À mon entrée dans Daw’an, lors d’une visite ultérieure de la région, je fus piqué au menton. Quand j’atteignis al-Hajarayn, perchée sur une falaise au-dessus du lit de la rivière, mon visage avait pris les proportions d’un renflement de mâcheur de qat. En contrebas, sur une éminence du lit de la vallée, se trouvait une tente, pas une « maison de poil » de badw, mais une lourde tente de toile militaire. Elle était entourée de ruches à quatre pieds – des cylindres de terre cuite juchés sur des pieds métalliques. On aurait pu, avec un peu d’imagination, les rassembler et les emmener paître dans la vallée. C’est presque ce qui se passe, d’ailleurs, car les apiculteurs mènent une existence semi-nomadique, à voyager dans la vallée en quête des meilleures pâtures pour leurs essaims.

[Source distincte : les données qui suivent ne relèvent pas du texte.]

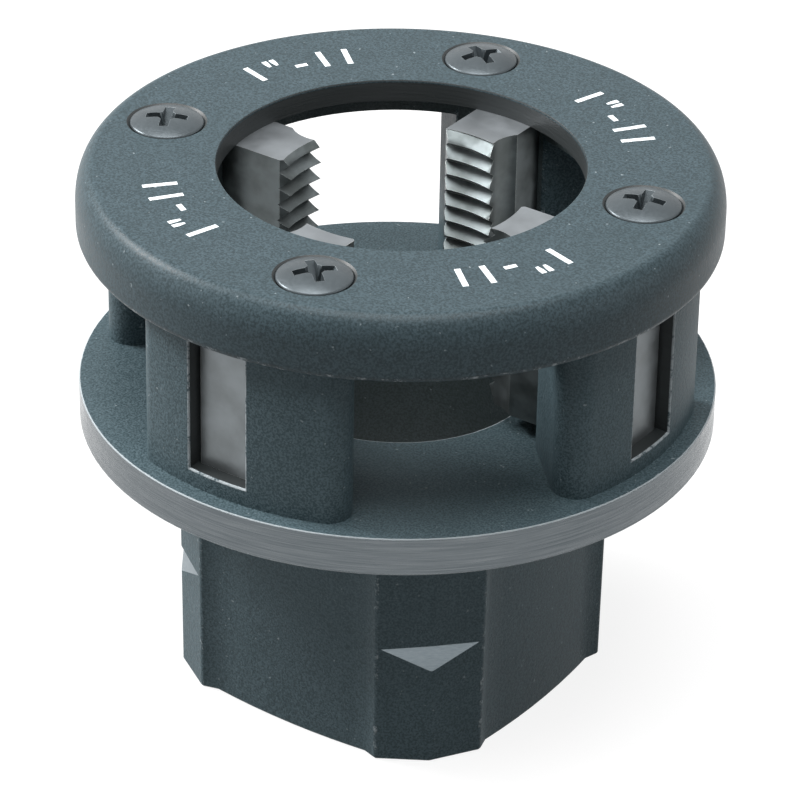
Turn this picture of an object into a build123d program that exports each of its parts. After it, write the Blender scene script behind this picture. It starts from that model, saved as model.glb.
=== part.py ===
from build123d import *
import math
import os

# A drop-in die head for 1 inch pipe. The origin is the centre of the shank's
# lower end, +Z runs along the pipe, and the four dies lie on the X and Y axes.

# Thread that the dies cut: 11 to the inch, right-hand, tapered. Its rounded crests
# and roots are drawn sharp
thread_pitch = 25.4 / 11
thread_depth = 0.6403 * thread_pitch
thread_taper = 1 / 32
crest_radius = 15.15
first_crest_drop = 1.3
die_count = 4

# Outside of the head, shared by the flange and the cover
outer_radius = 41.0

# Body casting, upwards: lobed shank, round flange, four posts under a thin ring
shank_length = 36.7
flange_thickness = 5.2
sill_height = 2.4
die_height = 24.8
ring_thickness = 2.4
post_bore = 25.4
pipe_bore = 17.9
window_ahead = 13.8
window_behind = 11.25
post_corner = 3.0
slot_width = 8.5

# Section of the shank where it meets the flange. The lobes' corners and the faces
# between them are set in from the ridges
ridge_radius = 28.5
ridge_round = 1.5
lobe_corner_inset = 0.7
lobe_corner_angle = 14.8
face_inset = 5.1
face_half_width = 11.8
face_crown = 0.7
shank_draft = 0.5
shank_end_edge = 0.3

# Notch ground across the ridge of each lobe
notch_shoulder = 17.0
notch_height = 3.1
notch_depth = 1.45
notch_half_width = 9.0

# Cover, a cap whose rim comes down outside the posts
plate_thickness = 3.0
cover_lip = 2.1
rim_depth = 8.4
rim_wall = 2.1
rim_round_across = 2.5
rim_round_down = 4.5
rim_bands = 2
rim_clearance = 0.2

# Dies
die_clearance = 0.075
die_recess = 2.1
die_bevel = 0.35
hook_radius = 4.8
hook_outward = 16.9
hook_aside = 7.8
heel_bevel = 1.4
relief_width = 0.95
relief_height = 1.45
throat_radius = 17.3
throat_length = 2.25 * thread_pitch

# M5 countersunk screws with a cross recess, each left at a turn of its own. Their
# low domes are drawn flat, at the height of the dome's middle
screw_radius = 2.5
screw_length = 16.0
screw_clearance = 0.05
plate_hole = 2.75
sink_radius = 5.15
sink_angle = 90.0
head_radius = 4.9
head_rise = 0.9
screw_inset = 7.0
screw_angle = 16.0
tapped_depth = 14.6
recess_span = 5.2
recess_floor_span = 1.9
recess_depth = 2.5
recess_width = 1.15
recess_turns = (15.3, 62.0, 28.0, 50.4)

lobe_corner_radius = ridge_radius - lobe_corner_inset
face_apothem = ridge_radius - face_inset
flange_top = shank_length + flange_thickness
slot_floor = flange_top + sill_height
body_top = slot_floor + die_height
ring_bottom = body_top - ring_thickness
cover_top = body_top + plate_thickness
rim_bottom = cover_top - rim_depth
rim_bore = outer_radius - rim_wall
post_radius = rim_bore - rim_clearance
die_back = post_radius - die_recess
cover_hole = post_bore - cover_lip
screw_circle = post_radius - screw_inset
die_thickness = slot_width - 2 * die_clearance
quarter_turns = [index * 360 / die_count for index in range(die_count)]
half_step = 180 / die_count


def polar_point(radius, angle):
    return Vector(radius, 0).rotate(Axis.Z, angle)


def off_axis(point):
    return math.hypot(point.X, point.Y)


def upright_plane(angle, centre=(0, 0, 0), lean=0.0):
    """A plane whose X points level along the angle and whose Y points upwards.
    The lean tips it about its own X, so that its Y leads a right-hand thread."""
    outwards = Vector(1, 0, 0).rotate(Axis.Z, angle)
    across = Vector(0, -math.cos(math.radians(lean)), -math.sin(math.radians(lean)))
    return Plane(origin=centre, x_dir=outwards, z_dir=across.rotate(Axis.Z, angle))


def post_ring():
    """Section of the ring that holds the posts. Its seam lies in a chip window, because
    a slot cut across the seam comes out with a false block."""
    with Locations(Location((0, 0, 0), (0, 0, half_step))):
        Circle(post_radius)
        Circle(post_bore, mode=Mode.SUBTRACT)


def save(part, name):
    part.label = name
    export_step(part, f"parts/{name}.step")


os.makedirs("parts", exist_ok=True)

# Body: one casting, machined on its flange, slots, bore and top
with BuildPart() as body:
    # Shank: four wide faces between four lobes, a little slimmer at its end
    with BuildSketch(Plane.XY.offset(shank_length)) as shank_section:
        with BuildLine():
            for turn in quarter_turns:
                face_start = Vector(face_apothem, -face_half_width).rotate(Axis.Z, turn)
                face_middle = polar_point(face_apothem + face_crown, turn)
                face_end = Vector(face_apothem, face_half_width).rotate(Axis.Z, turn)
                ridge_angle = turn + half_step
                ThreePointArc(face_start, face_middle, face_end)
                Polyline(
                    face_end,
                    polar_point(lobe_corner_radius, ridge_angle - lobe_corner_angle),
                    polar_point(ridge_radius, ridge_angle),
                    polar_point(lobe_corner_radius, ridge_angle + lobe_corner_angle),
                    face_start.rotate(Axis.Z, 2 * half_step),
                )
        make_face()
        fillet(shank_section.vertices().sort_by(off_axis)[-die_count:], ridge_round)
    extrude(amount=-shank_length, taper=shank_draft)
    chamfer(body.faces().sort_by(Axis.Z)[0].edges(), shank_end_edge)

    # Notches: a flat shoulder above a slope that runs out on the ridge
    draft_slope = math.tan(math.radians(shank_draft))
    ridge_at_shoulder = ridge_radius - draft_slope * (shank_length - notch_shoulder)
    for turn in quarter_turns:
        with BuildSketch(upright_plane(turn + half_step)):
            with BuildLine():
                Polyline(
                    (ridge_at_shoulder - notch_depth, notch_shoulder),
                    (ridge_at_shoulder + notch_depth, notch_shoulder),
                    (ridge_at_shoulder + notch_depth, notch_shoulder - 2 * notch_height),
                    close=True,
                )
            make_face()
        extrude(amount=notch_half_width, both=True, mode=Mode.SUBTRACT)

    # Flange
    with BuildSketch(Plane.XY.offset(shank_length)):
        Circle(outer_radius)
    extrude(amount=flange_thickness)

    # Posts between the chip windows, and the ring that ties their tops together
    with BuildSketch(Plane.XY.offset(flange_top)) as post_section:
        post_ring()
        with PolarLocations(0, die_count, start_angle=half_step):
            with Locations((post_radius / 2, (window_ahead - window_behind) / 2)):
                Rectangle(post_radius, window_ahead + window_behind, mode=Mode.SUBTRACT)
        outer_corners = post_section.vertices().sort_by(off_axis)[-2 * die_count :]
        fillet(outer_corners, post_corner)
    extrude(amount=ring_bottom - flange_top)
    with BuildSketch(Plane.XY.offset(ring_bottom)):
        post_ring()
    extrude(amount=ring_thickness)

    # Slots for the dies, open at the top and at both ends
    with BuildSketch(Plane.XY.offset(slot_floor)):
        with PolarLocations((pipe_bore + outer_radius) / 2, die_count):
            Rectangle(outer_radius - pipe_bore, slot_width)
    extrude(amount=die_height, mode=Mode.SUBTRACT)

    # Bore that guides the pipe to the dies
    with BuildSketch():
        Circle(pipe_bore)
    extrude(amount=flange_top, mode=Mode.SUBTRACT)

    # Tapped holes, one beside each slot
    with Locations(Plane.XY.offset(body_top)):
        with PolarLocations(screw_circle, die_count, start_angle=screw_angle):
            Hole(screw_radius + screw_clearance, depth=tapped_depth)
save(body.part, "body")

# Cover: one turned cap with a large hole for the pipe and four countersinks
round_centre = Vector(outer_radius - rim_round_across, cover_top - rim_round_down)
round_points = []
for step in range(rim_bands + 1):
    around = math.radians(90 * step / rim_bands)
    reach = Vector(rim_round_across * math.cos(around), rim_round_down * math.sin(around))
    round_points.append(round_centre + reach)

with BuildPart() as cover_plate:
    with BuildSketch(Plane.XZ):
        with BuildLine():
            Polyline(
                (cover_hole, body_top),
                (rim_bore, body_top),
                (rim_bore, rim_bottom),
                (outer_radius, rim_bottom),
                *round_points,
                (cover_hole, cover_top),
                close=True,
            )
        make_face()
    revolve(axis=Axis.Z)
    with Locations(Plane.XY.offset(cover_top)):
        with PolarLocations(screw_circle, die_count, start_angle=screw_angle):
            CounterSinkHole(plate_hole, sink_radius, counter_sink_angle=sink_angle)
save(cover_plate.part, "cover_plate")

# Dies: four chasers with their teeth, flat ends outwards
die_middle = (0, 0, slot_floor + die_height / 2)
lead_angle = math.degrees(math.atan(thread_pitch / (2 * math.pi * crest_radius)))
plug_core = crest_radius - 2 * thread_depth
heel_corner = math.sqrt(crest_radius**2 - (die_thickness / 2) ** 2)
heel_run = heel_corner - plug_core + heel_bevel


def crest_at(height):
    """Radius of the tooth crests, which open out towards the shank."""
    return crest_radius + thread_taper * (body_top - height)


for index, turn in enumerate(quarter_turns):
    with BuildPart() as die:
        # Blank: a flat bar with a bevelled heel and a hollow-ground hook at its tip
        with BuildSketch(Plane.XY.offset(slot_floor).rotated((0, 0, turn))):
            with BuildLine():
                Polyline(
                    (plug_core, -die_thickness / 2),
                    (die_back - die_bevel, -die_thickness / 2),
                    (die_back, -die_thickness / 2 + die_bevel),
                    (die_back, die_thickness / 2 - die_bevel),
                    (die_back - die_bevel, die_thickness / 2),
                    (plug_core + heel_run, die_thickness / 2),
                    (plug_core, die_thickness / 2 - heel_run),
                    close=True,
                )
            make_face()
            with Locations((hook_outward, -hook_aside)):
                Circle(hook_radius, mode=Mode.SUBTRACT)
        extrude(amount=die_height)

        # Teeth: what a tapered, threaded plug in the middle of the head leaves standing.
        # Their crests climb a quarter of the pitch from each die to the next
        first_crest = body_top - first_crest_drop + thread_pitch * (turn - 90) / 360
        plug_plane = upright_plane(turn, die_middle, lead_angle)
        outline = []
        for row in range(-1, round(die_height / thread_pitch) + 2):
            crest_height = first_crest - row * thread_pitch
            crest = crest_at(crest_height)
            above_middle = crest_height - die_middle[2]
            outline.append((crest, above_middle))
            outline.append((crest + thread_depth, above_middle - thread_pitch / 2))
        with BuildSketch(plug_plane):
            with BuildLine():
                core_top = (0, outline[0][1])
                core_end = (0, outline[-1][1])
                Polyline(core_top, *outline, core_end, close=True)
            make_face()
        revolve(axis=Axis(die_middle, plug_plane.y_dir), mode=Mode.SUBTRACT)

        # Relief at the cover side, and the throat where the pipe enters
        throat_top = slot_floor + throat_length
        relief_bottom = body_top - relief_height
        with BuildSketch(upright_plane(turn)):
            with BuildLine():
                Polyline(
                    (0, body_top),
                    (crest_radius + relief_width, body_top),
                    (crest_radius, relief_bottom),
                    (0, relief_bottom),
                    close=True,
                )
            make_face()
            with BuildLine():
                Polyline(
                    (0, slot_floor),
                    (throat_radius, slot_floor),
                    (crest_at(throat_top), throat_top),
                    (0, throat_top),
                    close=True,
                )
            make_face()
        revolve(axis=Axis.Z, mode=Mode.SUBTRACT)
    save(die.part, f"die_{index + 1}")

# Screws: the head fills its countersink and stands a little proud of the cover
seat_gap = screw_clearance * math.sqrt(2)
head_edge = head_radius + seat_gap - sink_radius
neck_depth = head_edge - (head_radius - screw_radius)

for index, turn in enumerate(quarter_turns):
    place = polar_point(screw_circle, screw_angle + turn)
    centre = (place.X, place.Y, cover_top)
    with BuildPart() as screw:
        with BuildSketch(upright_plane(0, centre)):
            with BuildLine():
                Polyline(
                    (0, head_rise),
                    (head_radius, head_rise),
                    (head_radius, head_edge),
                    (screw_radius, neck_depth),
                    (screw_radius, -screw_length),
                    (0, -screw_length),
                    close=True,
                )
            make_face()
        revolve(axis=Axis(centre, (0, 0, 1)))

        # Cross recess: two tapered slots across the head
        for wing in (0, 90):
            with BuildSketch(upright_plane(recess_turns[index] + wing, centre)):
                with BuildLine():
                    Polyline(
                        (-recess_span / 2, head_rise),
                        (recess_span / 2, head_rise),
                        (recess_floor_span / 2, head_rise - recess_depth),
                        (-recess_floor_span / 2, head_rise - recess_depth),
                        close=True,
                    )
                make_face()
            extrude(amount=recess_width / 2, both=True, mode=Mode.SUBTRACT)
    save(screw.part, f"cover_screw_{index + 1}")
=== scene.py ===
import math

import bmesh
import bpy
from mathutils import Matrix, Vector


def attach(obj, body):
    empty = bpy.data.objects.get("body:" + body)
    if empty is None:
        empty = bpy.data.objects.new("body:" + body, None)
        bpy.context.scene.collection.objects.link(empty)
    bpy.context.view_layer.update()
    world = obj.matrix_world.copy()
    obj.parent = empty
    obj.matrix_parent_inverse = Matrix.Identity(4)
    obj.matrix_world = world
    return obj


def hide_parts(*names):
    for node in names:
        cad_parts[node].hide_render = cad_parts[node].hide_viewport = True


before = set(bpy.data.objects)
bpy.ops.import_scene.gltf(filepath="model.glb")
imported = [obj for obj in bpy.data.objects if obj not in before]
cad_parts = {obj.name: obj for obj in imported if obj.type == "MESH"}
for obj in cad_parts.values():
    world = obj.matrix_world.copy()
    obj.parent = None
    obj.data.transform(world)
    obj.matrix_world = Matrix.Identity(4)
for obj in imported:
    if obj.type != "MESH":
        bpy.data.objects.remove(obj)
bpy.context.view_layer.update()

# Body
# One iron casting: a lobed shank, a round flange and four posts tied by a thin ring.
# It is milled for the dies and blued all over, then the flange is turned bright and a
# notch is ground across each lobe.
MM = 0.001
flange_radius = 41.0 * MM
flange_bottom = 36.7 * MM
flange_top = 41.9 * MM
body_top = 69.1 * MM
post_radius = 38.7 * MM
post_bore = 25.4 * MM
slot_half_width = 4.25 * MM
slot_floor = 44.3 * MM
bore_radius = 17.9 * MM
sharp_angle = math.radians(35)
flat_angle = math.radians(0.6)
merge_distance = 0.002 * MM
slack = 0.01 * MM
notch_top = 17.0 * MM
notch_bottom = 13.4 * MM
notch_floor = 26.9 * MM
notch_rise = 0.6


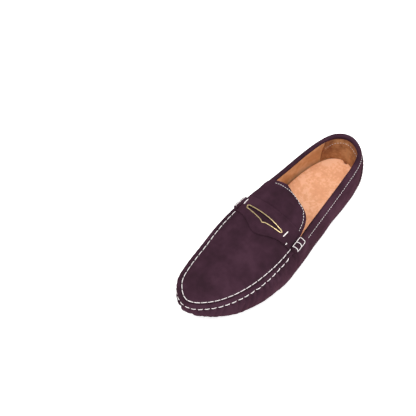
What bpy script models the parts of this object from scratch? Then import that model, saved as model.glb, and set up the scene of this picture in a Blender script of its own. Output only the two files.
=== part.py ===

Je franchis prudemment le cordon bourdonnant.

- Qu’est-ce qui vous arrive au visage ? s’enquit l’homme assis à l’ouverture de la tente.

- J’ai été piqué.

- Piqué ? Où ?

- Ici, au menton.

- Je veux dire, avez-vous été piqué ici, à al-Hajarayn ?

- Oh, pardon…. Non, par là, en route.

- C’est bien ce que je pensais. Mes abeilles ne piqueraient personne. Ce sont les abeilles les plus gentilles de Daw’an. Il faut que vous ayez été piqué par une abeille étrangère. Il y a beaucoup de contrebande d’essaims, ces temps-ci.

De gentilles abeilles. Contrebande d’essaims. Et cet étrange objet en osier, près de la porte de la tente, qui s’avérait être un piège à frelons. L’univers de l’apiculture daw’anite semblait bizarre.

Au cours du déjeuner sous la tente, les apiculteurs expliquèrent que la qualité de leur miel résultait de ce que leur cheptel ne butinait que les jujubiers de Palestine (Zizyphus spina-Christi). On assistait à beaucoup de tricherie, d’augmentation du rendement avec de l’eau sucrée et de mélange des différentes qualités, mais mes hôtes s’y refusaient absolument. La qualité baghiyyah était la meilleure disponible – le meilleur miel du monde. Il sentait le caramel écossais. C’était le single malt, la cuvée pure. Le prix était en rapport : l’équivalent de 40 livres sterling pour un bon rayon chez le marchand de miel d’al-Mukalla, et beaucoup plus au stade du marché d’Arabie saoudite où il est réputé raffermir les membres défaillants. [1] Ici, à la source, les prix étaient meilleur marché mais malgré tout, je ne pouvais me permettre qu’un rayon de la qualité hivernale inférieure. Même ainsi, à goûter un doigt – du point de vue tactile, ce n’était pas sans ressembler à du caviar, à des alvéoles explosant vers un intérieur aussi riche que fondant – le miel était si fort, si parfumé qu’on avait peine à imaginer que ce fût seulement la qualité bon marché. Les géographes antiques mentionnent l’Arabia felix comme une source d’excellent miel et l’on peut croire que peu de choses ont changé depuis dans les méthodes de production, bien que la reine (ou « père » comme on l’appelle ici) soit désormais enfermée dans un bigoudi en plastique en place de la minuscule cage de bois jadis utilisée.

Yémen, Bruxelles, 2021, pp.225-6.

Notes

[1Le prix toujours décuplé du miel semble avoir eu raison d’une recette hadramite traditionnelle : égorgez un chevreau et découpez la chair en gros dés ; placez-les dans une grande jarre et recouvrez-les de miel ; fermez-la hermétiquement durant six mois. La conserve de viande se mange crue. Les femmes avaient interdiction d’en manger car c’est un puissant aphrodisiaque.